In May 1981, Cruz was arrested in Edmonton, Alberta, where he had been sent to play on a 20-day loan to the White Sox's Triple-A farm team, and charged with breaking and entering an Edmonton department store and stealing $2,500 worth of watches. He told the Chicago Tribunes Robert Markus that he was drunk when he made his way into the Hudson's Bay department store. "I guess I didn't know what I was doing or I never would have done it," Cruz told Markus. "I didn't need anything they had in that store." Cruz, who prosecutors later said had broken a plate glass window to gain entry and then used a hammer he found in the store to break into a watch display case, in July 1981 pleaded guilty to a reduced charge of attempted breaking and entering and theft and was given a conditional discharge and nine months probation.
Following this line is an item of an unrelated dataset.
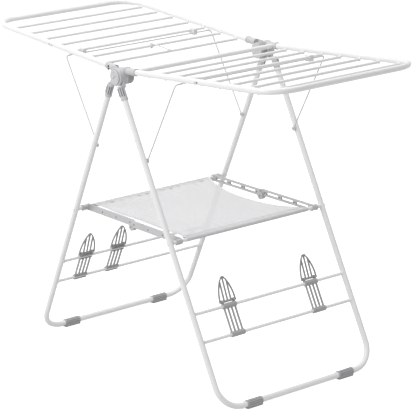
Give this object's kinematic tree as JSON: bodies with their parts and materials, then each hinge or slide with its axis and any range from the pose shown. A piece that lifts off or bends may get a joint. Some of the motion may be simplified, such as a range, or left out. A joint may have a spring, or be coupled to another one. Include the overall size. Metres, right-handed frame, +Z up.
{
  "type": "folding clothes drying rack",
  "caption": "Folding clothes drying rack with two rung wings on hinged legs, a cloth shelf and tilting shoe holders.",
  "frame": {"origin": "on the floor, under the middle of the rack", "axes": "+X from the rear leg frame to the front one, along the wings; +Y along the bars; +Z up"},
  "size_m": [1.269, 0.5368, 0.8877],
  "materials": {
    "white_enamel": "white powder coat, satin",
    "wire_steel": "thin white coated wire",
    "pin_steel": "zinc plated",
    "grey_plastic": "moulded light grey plastic",
    "holder_plastic": "moulded mid grey plastic",
    "white_plastic": "moulded white plastic",
    "foot_plastic": "moulded light grey plastic",
    "mesh_cloth": "white woven polyester mesh"
  },
  "bodies": {
    "rear_frame": {"hub_pin_far": "pin_steel", "hub_pin_near": "pin_steel", "rear_foot_pads": "foot_plastic", "rear_leg_frame": "white_enamel", "rear_lower_bar": "white_enamel", "rear_shelf_rod": "white_enamel", "rear_shoe_clips": "holder_plastic", "rear_socket_far": "grey_plastic", "rear_socket_near": "grey_plastic", "rear_stay_catches": "pin_steel", "rear_upper_bar": "white_enamel", "shelf_cloth": "mesh_cloth"},
    "front_frame": {"front_foot_pads": "foot_plastic", "front_leg_frame": "white_enamel", "front_lower_bar": "white_enamel", "front_shelf_rod": "white_enamel", "front_shoe_clips": "holder_plastic", "front_socket_far": "grey_plastic", "front_socket_near": "grey_plastic", "front_stay_catches": "pin_steel", "front_upper_bar": "white_enamel"},
    "left_wing": {"left_rung_1": "white_enamel", "left_rung_2": "white_enamel", "left_rung_3": "white_enamel", "left_rung_4": "white_enamel", "left_rung_5": "white_enamel", "left_rung_6": "white_enamel", "left_rung_7": "white_enamel", "left_socket_far": "grey_plastic", "left_socket_near": "grey_plastic", "left_stay_clips": "white_plastic", "left_stow_studs": "white_plastic", "left_wing_frame": "white_enamel"},
    "right_wing": {"right_inner_tube": "white_enamel", "right_rung_1": "white_enamel", "right_rung_2": "white_enamel", "right_rung_3": "white_enamel", "right_rung_4": "white_enamel", "right_rung_5": "white_enamel", "right_rung_6": "white_enamel", "right_rung_7": "white_enamel", "right_socket_far": "grey_plastic", "right_socket_near": "grey_plastic", "right_stay_clips": "white_plastic", "right_stow_studs": "white_plastic", "right_wing_frame": "white_enamel"},
    "left_stay_arm": {"left_stay": "wire_steel"},
    "right_stay_arm": {"right_stay": "wire_steel"},
    "latch": {"transport_latch": "wire_steel"},
    "rear_link_near_arm": {"rear_link_near": "grey_plastic"},
    "rear_link_far_arm": {"rear_link_far": "grey_plastic"},
    "front_link_near_arm": {"front_link_near": "grey_plastic"},
    "front_link_far_arm": {"front_link_far": "grey_plastic"},
    "rear_fin_near_tilt": {"rear_fin_near": "holder_plastic"},
    "rear_fin_far_tilt": {"rear_fin_far": "holder_plastic"},
    "front_fin_near_tilt": {"front_fin_near": "holder_plastic"},
    "front_fin_far_tilt": {"front_fin_far": "holder_plastic"}
  },
  "joints": [
    {"name": "leg_fold", "type": "hinge", "parent": "rear_frame", "child": "front_frame", "pos_m": [0, 0, 0.822], "axis": [0, 1, 0], "range_deg": [0, 47], "deforming": ["shelf_cloth"]},
    {"name": "left_wing_fold", "type": "hinge", "parent": "rear_frame", "child": "left_wing", "pos_m": [0, 0, 0.822], "axis": [0, -1, 0], "range_deg": [0, 61]},
    {"name": "right_wing_fold", "type": "hinge", "parent": "front_frame", "child": "right_wing", "pos_m": [0, 0, 0.822], "axis": [0, 1, 0], "range_deg": [0, 61]},
    {"name": "left_stay_fold", "type": "hinge", "parent": "left_wing", "child": "left_stay_arm", "pos_m": [-0.24732, 0, 0.84046], "axis": [0, 1, 0], "range_deg": [0, 121]},
    {"name": "right_stay_fold", "type": "hinge", "parent": "right_wing", "child": "right_stay_arm", "pos_m": [0.24732, 0, 0.84046], "axis": [0, -1, 0], "range_deg": [0, 121]},
    {"name": "latch_swing", "type": "hinge", "parent": "left_wing", "child": "latch", "pos_m": [-0.18203, 0, 0.84243], "axis": [0, 1, 0], "range_deg": [0, 150]},
    {"name": "rear_link_near_fold", "type": "hinge", "parent": "rear_frame", "child": "rear_link_near_arm", "pos_m": [-0.21636, 0, 0.41596], "axis": [0, -1, 0], "range_deg": [0, 59.5]},
    {"name": "front_link_near_fold", "type": "hinge", "parent": "front_frame", "child": "front_link_near_arm", "pos_m": [0.21636, 0, 0.41596], "axis": [0, 1, 0], "range_deg": [0, 59.5]},
    {"name": "rear_fin_near_tilt", "type": "hinge", "parent": "rear_frame", "child": "rear_fin_near_tilt", "pos_m": [-0.29879, 0, 0.25369], "axis": [0, -1, 0], "range_deg": [0, 30]},
    {"name": "front_fin_near_tilt", "type": "hinge", "parent": "front_frame", "child": "front_fin_near_tilt", "pos_m": [0.29879, 0, 0.25369], "axis": [0, 1, 0], "range_deg": [0, 30]},
    {"name": "rear_link_far_fold", "type": "hinge", "parent": "rear_frame", "child": "rear_link_far_arm", "pos_m": [-0.21636, 0, 0.41596], "axis": [0, -1, 0], "range_deg": [0, 59.5]},
    {"name": "front_link_far_fold", "type": "hinge", "parent": "front_frame", "child": "front_link_far_arm", "pos_m": [0.21636, 0, 0.41596], "axis": [0, 1, 0], "range_deg": [0, 59.5]},
    {"name": "rear_fin_far_tilt", "type": "hinge", "parent": "rear_frame", "child": "rear_fin_far_tilt", "pos_m": [-0.29879, 0, 0.25369], "axis": [0, -1, 0], "range_deg": [0, 30]},
    {"name": "front_fin_far_tilt", "type": "hinge", "parent": "front_frame", "child": "front_fin_far_tilt", "pos_m": [0.29879, 0, 0.25369], "axis": [0, 1, 0], "range_deg": [0, 30]}
  ],
  "couplings": [
    {"joint": "left_stay_fold", "follows": "left_wing_fold", "ratio": 1.9672},
    {"joint": "right_stay_fold", "follows": "right_wing_fold", "ratio": 1.9672},
    {"joint": "rear_link_near_fold", "follows": "leg_fold", "ratio": 1.2553},
    {"joint": "front_link_near_fold", "follows": "leg_fold", "ratio": 1.2553},
    {"joint": "rear_link_far_fold", "follows": "leg_fold", "ratio": 1.2553},
    {"joint": "front_link_far_fold", "follows": "leg_fold", "ratio": 1.2553}
  ]
}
The White Sox's search for a reliable batter capable of hitting for average resulted in Cruz being shipped, along with Jim Essian and Rod Allen, to the Seattle Mariners for Tom Paciorek on December 11, 1981. The campaign was Cruz's most productive offensively, as he established career highs with 57 runs batted in (RBI), 44 runs scored, 113 hits, and 16 home runs. He was supplanted as the regular shortstop by rookie Spike Owen the following year.

==Success with the Orioles==
The Baltimore Orioles purchased Cruz's contract on June 30, 1983. In his first Orioles game on July 1, against the Detroit Tigers, he drove in six runs with a three-run homer and a bases-loaded double, leading the Orioles to a victory in Detroit, where he grew up. His biggest contribution was on defense. Manager Joe Altobelli explained Cruz's importance to the ballclub:

The biggest move we made was when we got Todd Cruz from Seattle. General manager Hank Peters made a great move there. Leo Hernández, he was a little late in getting the ball to second base, and his range was a little shallow. Todd Cruz was playing shortstop for Seattle when we got him. We moved him over to third base. He had real good range and got rid of the ball real quick. He solidified our infield for the second half.
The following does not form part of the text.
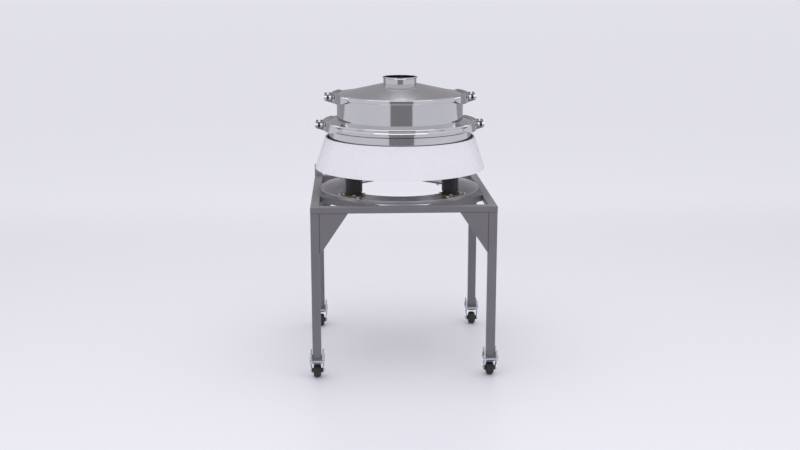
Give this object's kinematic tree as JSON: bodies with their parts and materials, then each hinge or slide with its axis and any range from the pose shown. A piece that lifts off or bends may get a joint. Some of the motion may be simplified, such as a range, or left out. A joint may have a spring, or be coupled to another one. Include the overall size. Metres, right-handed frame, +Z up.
{
  "type": "vibrating sieve",
  "caption": "Round vibrating sieve with lid, clamped feed deck, conical skirt and rubber isolators on a square wheeled frame.",
  "frame": {"origin": "on the floor under the centre of the frame", "axes": "+Z up along the sieve's axis; -Y towards the front, where the skirt's label panel is"},
  "size_m": [0.881, 0.88, 1.3645],
  "materials": {
    "frame_paint": "satin powder coat",
    "satin_stainless": "satin",
    "polished_stainless": "mirror polished",
    "zinc_steel": "bright zinc plate",
    "passivated_flange": "brown passivated plate",
    "isolator_rubber": "moulded, matt",
    "gasket_rubber": "smooth white rubber",
    "screen_wire": "woven wire cloth",
    "skirt_white": "gloss white moulding",
    "motor_paint": "satin enamel",
    "stator_iron": "bare iron",
    "box_plastic": "moulded, fine texture",
    "gland_plastic": "moulded",
    "black_oxide": "black oxide, oiled",
    "caster_steel": "zinc plate, dulled",
    "wheel_rubber": "hard moulded"
  },
  "bodies": {
    "frame": {"top_rails": "frame_paint", "legs": "frame_paint", "corner_gussets": "frame_paint", "corner_braces": "frame_paint", "base_ring": "satin_stainless", "base_ring_bolts": "zinc_steel", "isolator_lower_flanges": "passivated_flange", "isolator_foot_bolts": "zinc_steel", "leg_foot_plates": "frame_paint", "caster_top_plates": "zinc_steel", "caster_plate_bolts": "zinc_steel", "junction_box": "box_plastic", "junction_box_cover": "box_plastic", "cable_gland": "gland_plastic", "isolator_sleeves": "isolator_rubber"},
    "sieve": {"isolator_upper_flanges": "passivated_flange", "isolator_head_bolts": "zinc_steel", "drive_plate": "satin_stainless", "motor_housings": "motor_paint", "motor_stators": "stator_iron", "motor_bearings": "zinc_steel", "motor_end_covers": "motor_paint", "motor_foot_bolts": "zinc_steel", "base_housing": "polished_stainless", "discharge_cone": "polished_stainless", "mesh_ring": "satin_stainless", "screen_mesh": "screen_wire", "gaskets": "gasket_rubber", "feed_deck": "polished_stainless", "lid": "polished_stainless", "inlet_ferrule": "polished_stainless", "skirt": "skirt_white", "skirt_flange": "satin_stainless", "lower_clamp_front": "polished_stainless", "lower_clamp_rear": "polished_stainless", "upper_clamp_front": "polished_stainless", "upper_clamp_rear": "polished_stainless", "clamp_pivot_pins": "zinc_steel"},
    "left_rotor": {"left_motor_rotor": "stator_iron"},
    "right_rotor": {"right_motor_rotor": "stator_iron"},
    "lower_left_swing_bolt": {"lower_left_swing_bolt": "black_oxide", "lower_left_wing_nut": "zinc_steel"},
    "lower_right_swing_bolt": {"lower_right_swing_bolt": "black_oxide", "lower_right_wing_nut": "zinc_steel"},
    "upper_left_swing_bolt": {"upper_left_swing_bolt": "black_oxide", "upper_left_wing_nut": "zinc_steel"},
    "upper_right_swing_bolt": {"upper_right_swing_bolt": "black_oxide", "upper_right_wing_nut": "zinc_steel"},
    "front_left_caster": {"front_left_caster_fork": "caster_steel", "front_left_caster_axle": "zinc_steel"},
    "front_left_wheel": {"front_left_caster_wheel": "wheel_rubber"},
    "front_right_caster": {"front_right_caster_fork": "caster_steel", "front_right_caster_axle": "zinc_steel"},
    "front_right_wheel": {"front_right_caster_wheel": "wheel_rubber"},
    "rear_left_caster": {"rear_left_caster_fork": "caster_steel", "rear_left_caster_axle": "zinc_steel"},
    "rear_left_wheel": {"rear_left_caster_wheel": "wheel_rubber"},
    "rear_right_caster": {"rear_right_caster_fork": "caster_steel", "rear_right_caster_axle": "zinc_steel"},
    "rear_right_wheel": {"rear_right_caster_wheel": "wheel_rubber"}
  },
  "joints": [
    {"name": "suspension", "type": "slide", "parent": "frame", "child": "sieve", "axis": [0, 0, 1], "range_m": [-0.004, 0.004], "stiffness_N_per_m": 120000, "springref_m": 0.00906, "deforming": ["isolator_sleeves"]},
    {"name": "left_rotor_spin", "type": "hinge", "parent": "sieve", "child": "left_rotor", "pos_m": [-0.262, 0, 0.998], "axis": [0, 1, 0], "continuous": true},
    {"name": "right_rotor_spin", "type": "hinge", "parent": "sieve", "child": "right_rotor", "pos_m": [0.262, 0, 0.998], "axis": [0, 1, 0], "continuous": true},
    {"name": "lower_left_swing_bolt_swing", "type": "hinge", "parent": "sieve", "child": "lower_left_swing_bolt", "pos_m": [-0.388, -0.034, 1.1365], "axis": [1, 0, 0], "range_deg": [0, 110]},
    {"name": "lower_right_swing_bolt_swing", "type": "hinge", "parent": "sieve", "child": "lower_right_swing_bolt", "pos_m": [0.388, -0.034, 1.1365], "axis": [1, 0, 0], "range_deg": [0, 110]},
    {"name": "upper_left_swing_bolt_swing", "type": "hinge", "parent": "sieve", "child": "upper_left_swing_bolt", "pos_m": [-0.345, -0.034, 1.268], "axis": [1, 0, 0], "range_deg": [0, 110]},
    {"name": "upper_right_swing_bolt_swing", "type": "hinge", "parent": "sieve", "child": "upper_right_swing_bolt", "pos_m": [0.345, -0.034, 1.268], "axis": [1, 0, 0], "range_deg": [0, 110]},
    {"name": "front_left_swivel", "type": "hinge", "parent": "frame", "child": "front_left_caster", "pos_m": [-0.405, -0.405, 0.078], "axis": [0, 0, 1], "continuous": true},
    {"name": "front_left_roll", "type": "hinge", "parent": "front_left_caster", "child": "front_left_wheel", "pos_m": [-0.405, -0.391, 0.032], "axis": [1, 0, 0], "continuous": true},
    {"name": "front_right_swivel", "type": "hinge", "parent": "frame", "child": "front_right_caster", "pos_m": [0.405, -0.405, 0.078], "axis": [0, 0, 1], "continuous": true},
    {"name": "front_right_roll", "type": "hinge", "parent": "front_right_caster", "child": "front_right_wheel", "pos_m": [0.405, -0.391, 0.032], "axis": [1, 0, 0], "continuous": true},
    {"name": "rear_left_swivel", "type": "hinge", "parent": "frame", "child": "rear_left_caster", "pos_m": [-0.405, 0.405, 0.078], "axis": [0, 0, 1], "continuous": true},
    {"name": "rear_left_roll", "type": "hinge", "parent": "rear_left_caster", "child": "rear_left_wheel", "pos_m": [-0.405, 0.391, 0.032], "axis": [1, 0, 0], "continuous": true},
    {"name": "rear_right_swivel", "type": "hinge", "parent": "frame", "child": "rear_right_caster", "pos_m": [0.405, 0.405, 0.078], "axis": [0, 0, 1], "continuous": true},
    {"name": "rear_right_roll", "type": "hinge", "parent": "rear_right_caster", "child": "rear_right_wheel", "pos_m": [0.405, 0.391, 0.032], "axis": [1, 0, 0], "continuous": true}
  ],
  "couplings": [
    {"joint": "right_rotor_spin", "follows": "left_rotor_spin", "ratio": -1}
  ]
}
Shortstop Cal Ripken Jr. praised him even further:

In the first part of the year, we were going back and forth at third base. It was an issue for us. But when Todd Cruz came over and was put at third base, he went from a shortstop with real good range to a third baseman with great range. Defensively, with the type of pitching staff we had, he was very instrumental in taking hits away from the hole and turning double plays. And offensively, he contributed a lot in certain games. He allowed me to play further up the middle. I didn't have to shade toward the hole a little bit. As a matter of fact, it became the exact opposite. If there was a pull hitter up, I felt that with his range to the left, he could cover so much ground there, so I only needed to cover to that ground, and then I could position myself further up the middle. I think both of us were able to cover more of the left side of the infield because he had some great range.
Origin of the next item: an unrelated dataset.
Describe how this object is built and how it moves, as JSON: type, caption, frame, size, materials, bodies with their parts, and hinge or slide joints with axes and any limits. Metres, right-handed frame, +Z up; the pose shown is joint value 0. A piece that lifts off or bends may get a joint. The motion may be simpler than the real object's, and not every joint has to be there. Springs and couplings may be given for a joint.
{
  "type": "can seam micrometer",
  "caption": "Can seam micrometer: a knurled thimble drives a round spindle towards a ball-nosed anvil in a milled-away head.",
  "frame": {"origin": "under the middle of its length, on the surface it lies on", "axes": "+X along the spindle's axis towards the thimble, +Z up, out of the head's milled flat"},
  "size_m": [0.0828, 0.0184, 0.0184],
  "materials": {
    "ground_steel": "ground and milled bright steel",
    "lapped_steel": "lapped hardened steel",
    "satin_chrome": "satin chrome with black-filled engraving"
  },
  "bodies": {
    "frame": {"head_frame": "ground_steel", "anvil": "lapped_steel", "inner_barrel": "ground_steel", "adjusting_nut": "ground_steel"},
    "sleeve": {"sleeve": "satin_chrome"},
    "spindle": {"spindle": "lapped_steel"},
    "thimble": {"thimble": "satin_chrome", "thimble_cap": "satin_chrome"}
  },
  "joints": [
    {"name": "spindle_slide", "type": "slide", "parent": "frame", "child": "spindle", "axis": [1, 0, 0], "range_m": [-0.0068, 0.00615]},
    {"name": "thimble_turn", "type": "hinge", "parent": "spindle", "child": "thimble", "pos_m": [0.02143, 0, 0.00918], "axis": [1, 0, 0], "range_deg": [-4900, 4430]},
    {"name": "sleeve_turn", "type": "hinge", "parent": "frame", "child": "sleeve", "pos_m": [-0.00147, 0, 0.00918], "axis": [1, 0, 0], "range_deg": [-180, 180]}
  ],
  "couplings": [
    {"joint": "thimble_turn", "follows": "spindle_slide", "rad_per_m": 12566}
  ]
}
Cruz, along with teammates at the bottom of the batting order Rick Dempsey and Rich Dauer, were famously nicknamed "The Three Stooges." Cruz was "Curly," while Dempsey and Dauer were "Moe" and "Larry," respectively. After winning the American League pennant three games to one over the White Sox, Cruz's former team, the Orioles won the World Series in five games over Cruz's original ballclub, the Phillies.

Cruz's MLB career came to an end on March 29, 1985, when he was released by the Orioles in spring training. Orioles teammate Gary Roenicke said of Cruz's two seasons in Baltimore, "Even though he'd played for many other teams, he always thought of himself as an Oriole. He had an outgoing personality ... and he kept everybody loose."

In 1995, Cruz was a replacement player in spring training for the Phillies during the ongoing strike.

==Death==
Cruz died on September 2, 2008, at age 52, while swimming in the pool at the apartment complex where he lived in Bullhead City, Arizona. The efforts of bystanders and responding paramedics to revive him were unsuccessful. The cause of death was a heart attack.